* Start Given records *

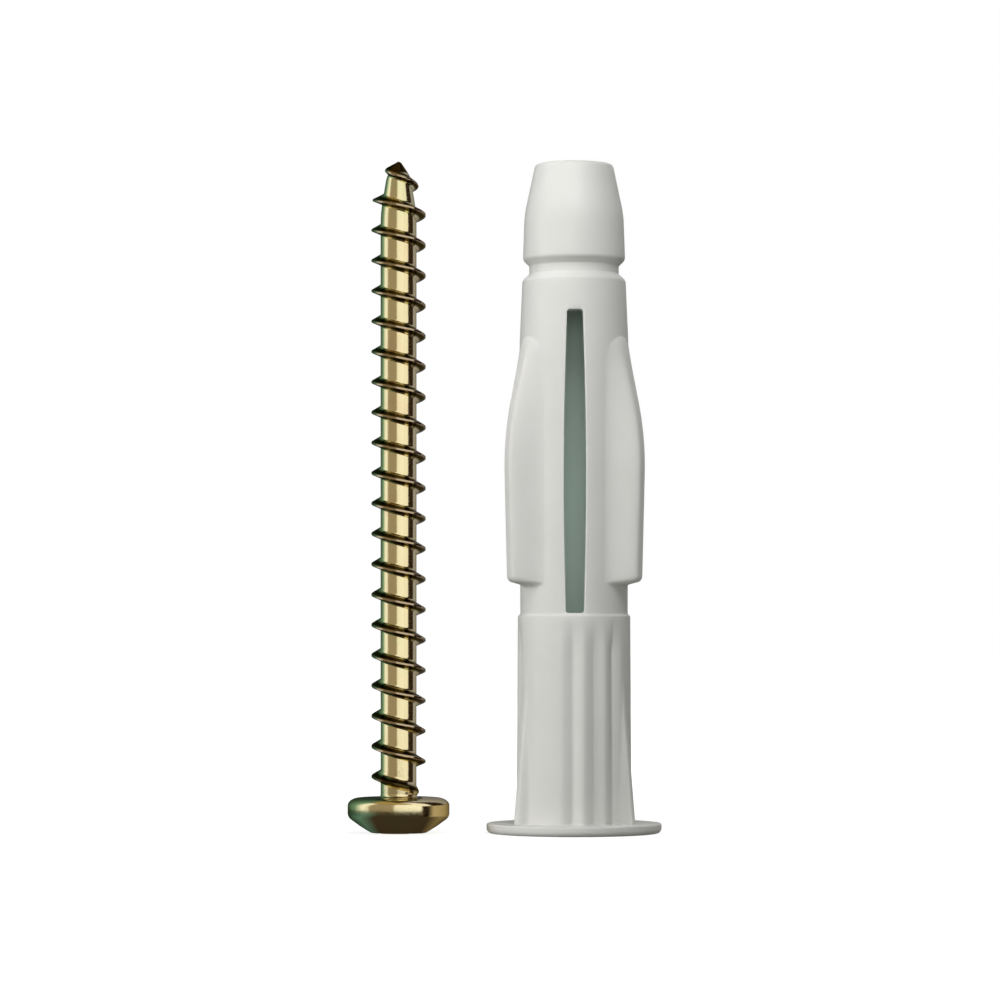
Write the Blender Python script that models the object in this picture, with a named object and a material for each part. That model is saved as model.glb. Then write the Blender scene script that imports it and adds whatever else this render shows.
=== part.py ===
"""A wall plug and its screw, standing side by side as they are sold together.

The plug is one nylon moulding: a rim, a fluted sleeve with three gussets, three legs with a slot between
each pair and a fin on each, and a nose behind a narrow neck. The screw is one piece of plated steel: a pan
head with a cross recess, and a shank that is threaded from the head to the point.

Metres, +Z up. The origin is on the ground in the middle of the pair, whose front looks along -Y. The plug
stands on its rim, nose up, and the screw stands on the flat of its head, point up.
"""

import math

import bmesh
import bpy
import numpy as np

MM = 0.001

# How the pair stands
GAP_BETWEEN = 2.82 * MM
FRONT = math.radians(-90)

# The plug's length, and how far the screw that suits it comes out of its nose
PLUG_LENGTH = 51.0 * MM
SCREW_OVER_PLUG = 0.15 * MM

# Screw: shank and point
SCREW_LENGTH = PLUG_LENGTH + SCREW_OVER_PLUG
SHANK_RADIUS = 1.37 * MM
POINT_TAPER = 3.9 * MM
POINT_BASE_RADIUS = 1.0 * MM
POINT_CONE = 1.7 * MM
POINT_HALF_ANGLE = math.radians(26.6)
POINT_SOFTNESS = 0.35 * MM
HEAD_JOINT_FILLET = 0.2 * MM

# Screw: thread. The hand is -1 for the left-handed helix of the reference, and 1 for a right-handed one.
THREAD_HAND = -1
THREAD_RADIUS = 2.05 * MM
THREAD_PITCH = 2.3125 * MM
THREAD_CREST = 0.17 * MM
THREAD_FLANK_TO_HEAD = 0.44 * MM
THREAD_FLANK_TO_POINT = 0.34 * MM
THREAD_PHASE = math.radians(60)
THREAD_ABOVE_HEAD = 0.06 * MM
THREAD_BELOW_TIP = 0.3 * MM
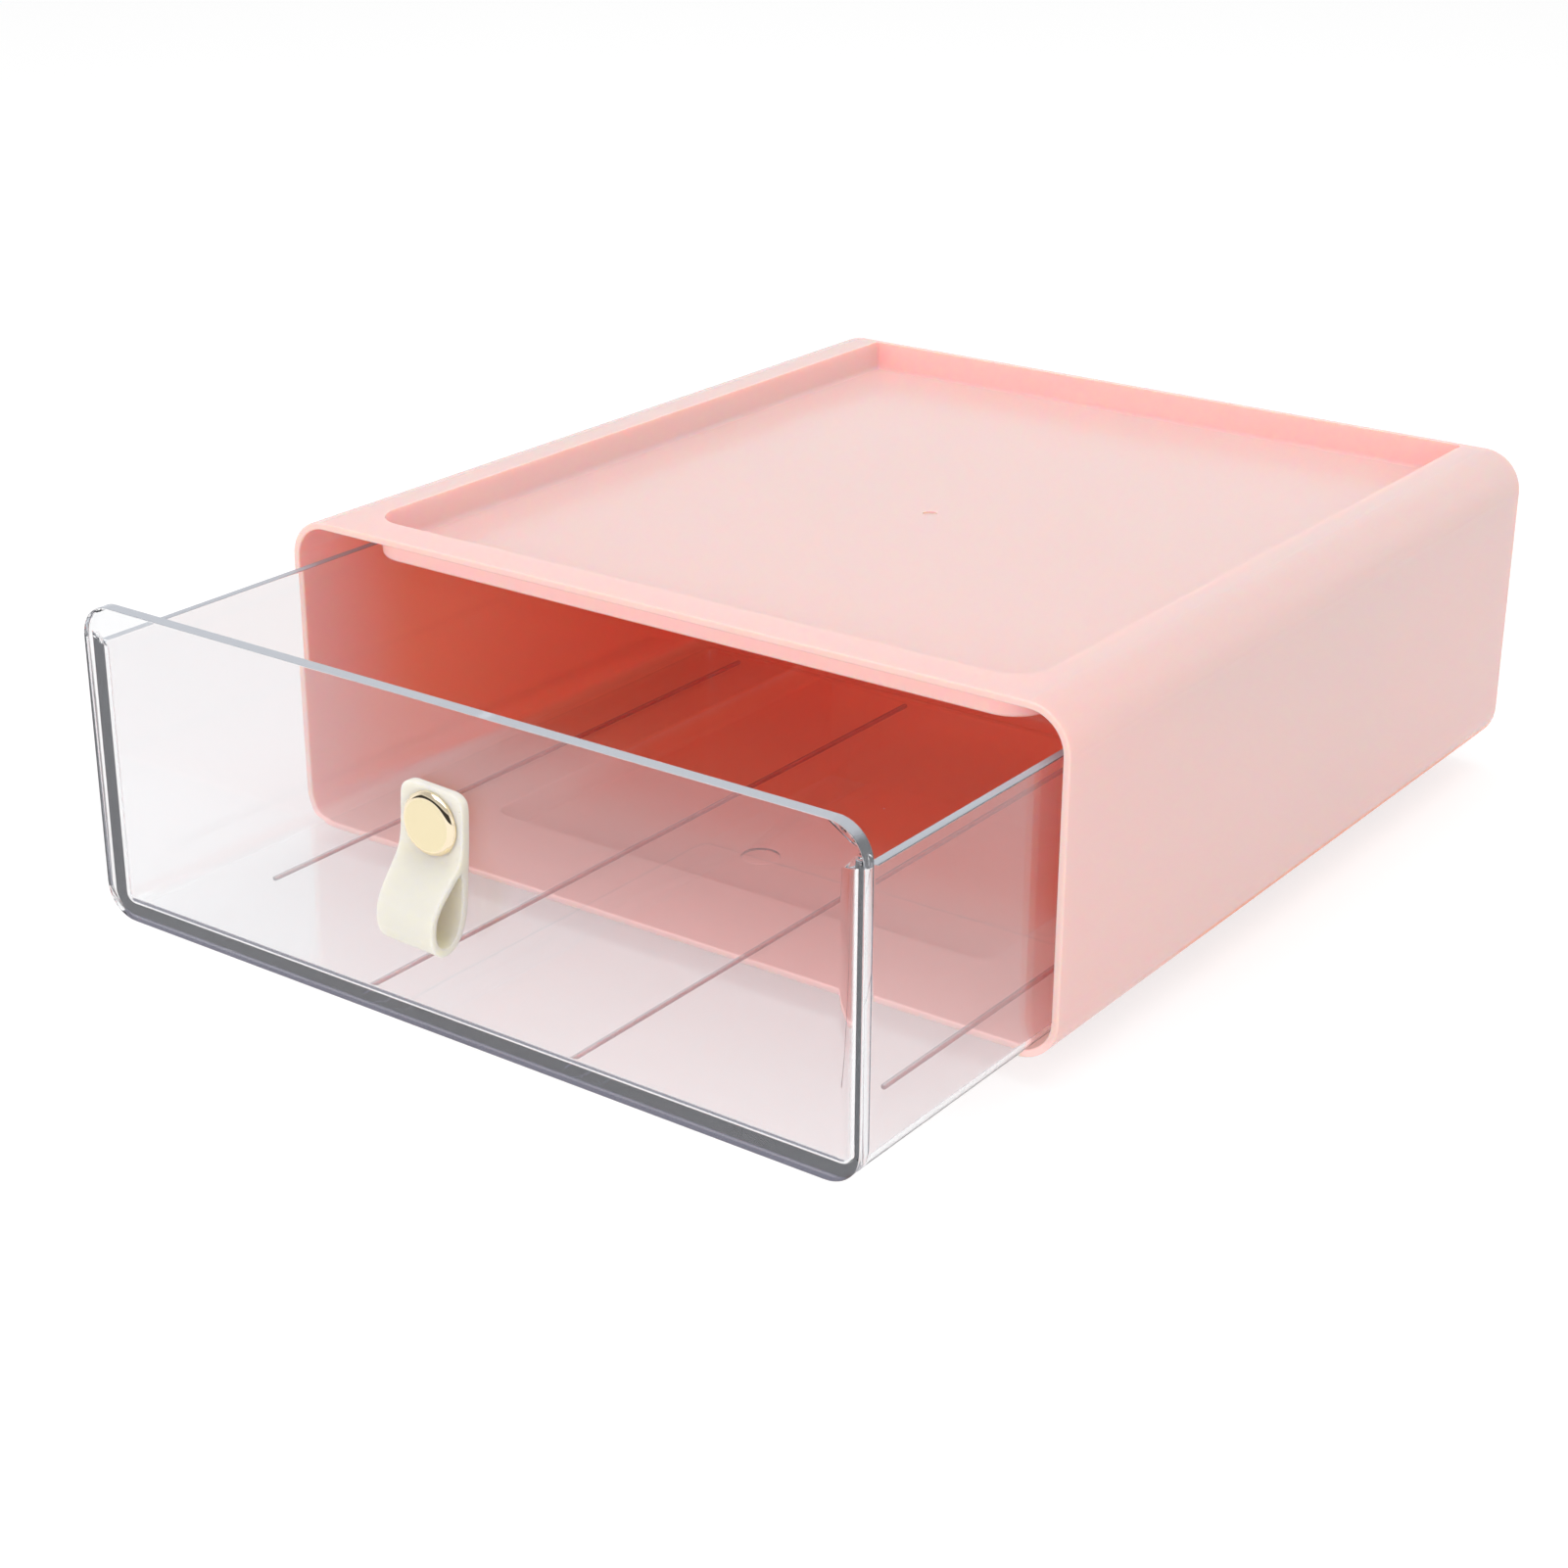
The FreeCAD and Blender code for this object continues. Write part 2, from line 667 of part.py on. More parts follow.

* End Given records *

→ Task to complete: Look through the listing above and count the lines where the string "that" appears. Report the number only.

→ Full answer: 3